[Instructions for the task] Pull out each line of the data that includes the word "objects".

#### Dataset content ####

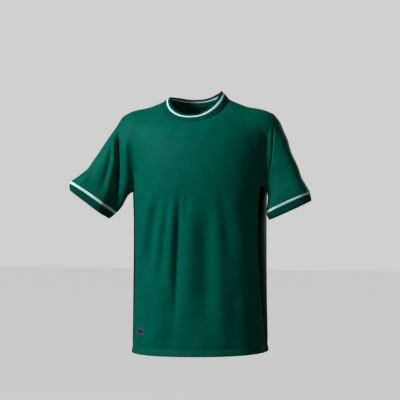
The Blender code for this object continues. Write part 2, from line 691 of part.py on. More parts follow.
def fold_height(x, z, rows):
    """The sum of the folds at x and z: each is a soft bump across its line that fades out at both ends."""
    total = np.zeros(np.shape(x))
    for x_top, z_top, x_mid, z_mid, x_foot, z_foot, half_top, half_foot, height in rows:
        t = (z_top - z) / (z_top - z_foot)
        bend = (z_top - z_mid) / (z_top - z_foot)
        off = (x_mid - (x_top + (x_foot - x_top) * bend)) / math.sin(math.pi * bend)
        inside = np.clip(t, 0.0, 1.0)
        line = x_top + (x_foot - x_top) * inside + off * np.sin(math.pi * inside)
        half = half_top + (half_foot - half_top) * inside
        fade = soft_step(t / 0.28) * soft_step((1 - t) / 0.35)
        total = total + height * fade * np.exp(-(((x - line) / half) ** 2))
    return total


def folded(points, normals, sleeve):
    """Points moved along their normals by the folds of the side that they face."""
    x = points[..., 0]
    z = points[..., 2]
    front = soft_step((-normals[..., 1] - 0.10) / 0.40)
    back = soft_step((normals[..., 1] - 0.10) / 0.40)
    arm = 1.0 if sleeve else soft_step((z - UNDERARM_Z) / 40.0)
    move = front * (fold_height(x, z, FRONT_FOLDS) + arm * fold_height(x, z, SLEEVE_FRONT_FOLDS))
    move = move + back * (fold_height(x, z, BACK_FOLDS) + arm * fold_height(x, z, SLEEVE_BACK_FOLDS))
    return points + move[..., None] * normals


def hem_thickness(heights, columns, rows_above):
    """The wall's thickness for each point of a panel, doubled where the hem is turned up."""
    row = np.full(rows_above + len(heights), WALL)
    row[rows_above:] = np.where(heights < HEM_Z + HEM_DEPTH, HEM_WALL, WALL)
    return np.repeat(row, columns)


def build(cap_rows=9, body_rows=11, hem_rows=1, front_columns=36, back_columns=24, arm_columns=(15, 10),
          strip_columns=(3, 2), ring_rows=5, cuff_rows=2, rib_columns=44):
    fractions = np.linspace(0, 1, cap_rows + 1)
    heights = levels(cap_rows, body_rows, hem_rows)
    t = np.linspace(-1, 1, front_columns + 1)
    front_spread = np.sin(0.28 * math.pi * t) / math.sin(0.28 * math.pi)
    t = np.linspace(-1, 1, back_columns + 1)
    back_spread = np.sin(0.3 * math.pi * t) / math.sin(0.3 * math.pi)

    panels = {}
    for name, front, spread in (("front", True, front_spread), ("back", False, back_spread)):
        p = half_panel_points(front, fractions, spread, heights)
        n = form_normal(p, True)
        panels[name] = (folded(p, n, False), n, p)
    strips = {}
    back_extra = {}
    for side in ("left", "right"):
        z = heights[:, None]
        nb, nn = strip_columns
        back_at = side_seam(side + "_back", heights)[:, None]
        front_at = side_seam(side + "_front", heights)[:, None]
        s = np.linspace(0, 1, nb + 1)[None, :]
        wrap = side_point(side, BACK_CORNER + (back_at - BACK_CORNER) * s, np.broadcast_to(z, (len(heights), nb + 1)))
        s = np.linspace(0, 1, nn + 1)[None, :]
        navy = side_point(side, back_at + (front_at - back_at) * s, np.broadcast_to(z, (len(heights), nn + 1)))
        column = -1 if side == "left" else 0
        wrap[:, 0] = panels["back"][2][cap_rows:, column]
        navy[:, -1] = panels["front"][2][cap_rows:, column]
        done = []
        for q in (wrap, navy):
            n = form_normal(q, True)
            first_normal = torso_normal(q[0])
            n[0] = first_normal
            done.append((q, n))
        (wrap, wrap_n), (navy, navy_n) = done
        wrap_n[:, 0] = panels["back"][1][cap_rows:, column]
        navy_n[:, -1] = panels["front"][1][cap_rows:, column]
        wrap_p = folded(wrap, wrap_n, False)
        navy_p = folded(navy, navy_n, False)
        wrap_p[:, 0] = panels["back"][0][cap_rows:, column]
        navy_p[:, -1] = panels["front"][0][cap_rows:, column]
        back_extra[side] = (wrap_p, wrap_n)
        strips[side] = (navy_p, navy_n)

    p, n, _ = panels["front"]
    columns = front_columns + 1
    wall("front", p, n, grid_faces(len(p), columns), hem_thickness(heights, columns, cap_rows), "green")

    p, n, _ = panels["back"]
    columns = back_columns + 1
    points = [p.reshape(-1, 3)]
    normals = [n.reshape(-1, 3)]
    thick = [hem_thickness(heights, columns, cap_rows)]
    faces = [tuple(reversed(f)) for f in grid_faces(len(p), columns)]
    for side in ("left", "right"):
        q, m = back_extra[side]
        start = sum(len(x) for x in points)
        extra = q.shape[1] - 1
        points.append(q[:, 1:].reshape(-1, 3))
        normals.append(m[:, 1:].reshape(-1, 3))
        thick.append(hem_thickness(heights, extra, 0))
        number = np.zeros((len(heights), extra + 1), int)
        edge = columns - 1 if side == "left" else 0
        number[:, 0] = (np.arange(len(heights)) + cap_rows) * columns + edge
        number[:, 1:] = start + np.arange(len(heights) * extra).reshape(len(heights), extra)
        for i in range(len(heights) - 1):
            for j in range(extra):
                f = (int(number[i, j]), int(number[i + 1, j]), int(number[i + 1, j + 1]), int(number[i, j + 1]))
                faces.append(tuple(reversed(f)) if side == "left" else f)
    wall("back", np.concatenate(points), np.concatenate(normals), faces, np.concatenate(thick), "green")

    for side in ("left", "right"):
        q, m = strips[side]
        faces = grid_faces(len(q), q.shape[1])
        wall("side_panel_" + side, q, m, faces, hem_thickness(heights, q.shape[1], 0), "navy")

    for side in ("left", "right"):
        lift = np.array((0.0, 0.0, 0.8))
        under = np.concatenate([back_extra[side][0][0, 1:], strips[side][0][0, 1:-1]]) + lift
        cap, rings = sleeve_points(side, fractions, arm_columns, under, ring_rows, cuff_rows)
        column = -1 if side == "left" else 0
        m = arm_columns[0] + arm_columns[1]
        cap_n = form_normal(cap, False)
        ring_n = grid_normals(rings, True)
        shell_n = grid_normals(np.concatenate([cap, rings[1:2, : m + 1]]), False)[: cap_rows + 1]
        outward = ring_n[2, arm_columns[0]]
        if outward[0] * (1 if side == "left" else -1) < 0:
            ring_n = -ring_n
        if shell_n[-1, arm_columns[0], 0] * (1 if side == "left" else -1) < 0:
            shell_n = -shell_n
        down = soft_step((FLAT_Z[0] - cap[..., 2:]) / (FLAT_Z[0] - FLAT_Z[1]))
        cap_n = cap_n + (shell_n - cap_n) * down
        cap_n /= np.linalg.norm(cap_n, axis=-1, keepdims=True)
        front_n = panels["front"][1][: cap_rows + 1, column]
        back_n = panels["back"][1][: cap_rows + 1, column]
        cap_n[:, 0] = front_n
        cap_n[:, -1] = back_n
        cap_p = folded(cap, cap_n, True)
        cap_p[:, 0] = panels["front"][0][: cap_rows + 1, column]
        cap_p[:, -1] = panels["back"][0][: cap_rows + 1, column]
        ring_n[0, : m + 1] = cap_n[-1]
        ring_n[0, m + 1 :] = (0.0, 0.0, -1.0)
        ring_p = folded(rings, ring_n, True)
        ring_p[0, : m + 1] = cap_p[-1]
        for j in (0, m):
            ring_p[0, j] += 1.4 * lift + 0.9 * ring_n[0, j]
            ring_p[0, j, 0] += 0.4 if side == "left" else -0.4
        arm_p = ring_p[: ring_rows + 1]
        arm_n = ring_n[: ring_rows + 1]
        points = np.concatenate([cap_p[:-1].reshape(-1, 3), arm_p.reshape(-1, 3)])
        normals = np.concatenate([cap_n[:-1].reshape(-1, 3), arm_n.reshape(-1, 3)])
        width = m + 1
        around = ring_p.shape[1]
        start = cap_rows * width
        faces = grid_faces(cap_rows, width)
        for j in range(m):
            a = (cap_rows - 1) * width
            faces.append((a + j, start + j, start + j + 1, a + j + 1))
        faces += grid_faces(ring_rows + 1, around, True, start)
        wall("sleeve_" + side, points, normals, faces, WALL, "green")
        for name, first, count, thickness, colour in (
            ("cuff_stripe_", ring_rows, 2, 2.2, "white"),
            ("cuff_", ring_rows + 1, cuff_rows + 1, RIB_WALL, "rib"),
        ):
            q = ring_p[first : first + count]
            k = ring_n[first : first + count]
            wall(name + side, q + k * (thickness - WALL) / 2, k, grid_faces(count, around, True), thickness, colour)

    bearing = np.linspace(0, 360, rib_columns, endpoint=False)
    outer = neckline(bearing)
    inner = collar_edge(bearing)
    for name, a, b in COLLAR_BANDS:
        rows = 3 if name == "collar_rib" else 2
        s = np.linspace(a, b, rows)[:, None, None]
        bulge = np.sin(math.pi * s) * 1.5
        base = outer[None] + (inner - outer)[None] * s
        n = grid_normals(np.array([outer, (outer + inner) / 2, inner]), True)[1]
        if n[0, 0] < 0:
            n = -n
        q = base + n[None] * (bulge + 0.4)
        wall(name, q, np.broadcast_to(n, q.shape), grid_faces(rows, rib_columns, True), RIB_WALL,
             "white" if name == "collar_stripe" else "rib")

    x0, z0 = LABEL_AT
    w, h = LABEL_SIZE
    x = x0 + np.linspace(-w / 2, w / 2, 4) * LABEL_LEAN
    q = np.array([seen_from(x, z, True) for z in np.linspace(z0 + h / 2, z0 - h / 2, 3)])
    n = form_normal(q, True)
    q = folded(q, n, False) + n * (SEAM_GAP + LABEL_WALL)
    wall("hem_label", q, n, grid_faces(3, 4), LABEL_WALL, "label")


def torso_normal(p):
    """The outward normal of the body alone."""
    n = np.zeros_like(p)
    for k in range(3):
        e = np.zeros(3)
        e[k] = 1.0
        n[..., k] = torso_gap(p + e) - torso_gap(p - e)
    return n / np.linalg.norm(n, axis=-1, keepdims=True)


def main():
    for thing in list(bpy.data.objects):
        bpy.data.objects.remove(thing, do_unlink=True)
    build()


main()
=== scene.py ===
"""Looks of a short-sleeved football jersey with raglan sleeves, in its worn form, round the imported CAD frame.

+Z is up, the front faces -Y and the wearer's left is +X. Shape tables are in millimetres, and objects are in
metres. Every panel is a grid of points on one smooth form, a body of level ovals blended with two arm tubes.
Below the underarm a sleeve goes on as tilted elliptical rings. Folds, seam grooves and a slight waviness move
the points along the normal.
"""

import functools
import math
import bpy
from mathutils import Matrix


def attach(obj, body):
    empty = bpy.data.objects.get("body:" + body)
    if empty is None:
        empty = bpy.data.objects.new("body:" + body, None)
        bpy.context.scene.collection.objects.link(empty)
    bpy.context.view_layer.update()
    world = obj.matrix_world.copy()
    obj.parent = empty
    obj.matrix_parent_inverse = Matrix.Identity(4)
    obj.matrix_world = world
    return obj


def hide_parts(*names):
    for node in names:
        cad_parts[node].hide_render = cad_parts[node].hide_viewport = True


bl_info = {
    "name": "Football jersey",
    "version": (1, 0, 0),
    "blender": (4, 5, 0),
    "location": "View3D > Sidebar > Jersey",
    "description": "Builds a worn raglan football jersey piece by piece, with its stage",
    "category": "Object",
}

import bpy
import numpy as np
from bpy.props import FloatProperty, FloatVectorProperty, PointerProperty
from mathutils import Vector

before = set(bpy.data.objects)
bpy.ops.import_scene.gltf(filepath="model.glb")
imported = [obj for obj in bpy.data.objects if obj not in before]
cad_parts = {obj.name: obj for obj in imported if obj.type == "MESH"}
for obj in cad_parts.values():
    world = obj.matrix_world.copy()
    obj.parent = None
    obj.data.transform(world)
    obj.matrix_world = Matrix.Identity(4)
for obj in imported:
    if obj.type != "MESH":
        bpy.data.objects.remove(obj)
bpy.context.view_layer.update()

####

[Solution for this task]
    for thing in list(bpy.data.objects):
        bpy.data.objects.remove(thing, do_unlink=True)
+Z is up, the front faces -Y and the wearer's left is +X. Shape tables are in millimetres, and objects are in
    empty = bpy.data.objects.get("body:" + body)
        empty = bpy.data.objects.new("body:" + body, None)
        bpy.context.scene.collection.objects.link(empty)
before = set(bpy.data.objects)
imported = [obj for obj in bpy.data.objects if obj not in before]
        bpy.data.objects.remove(obj)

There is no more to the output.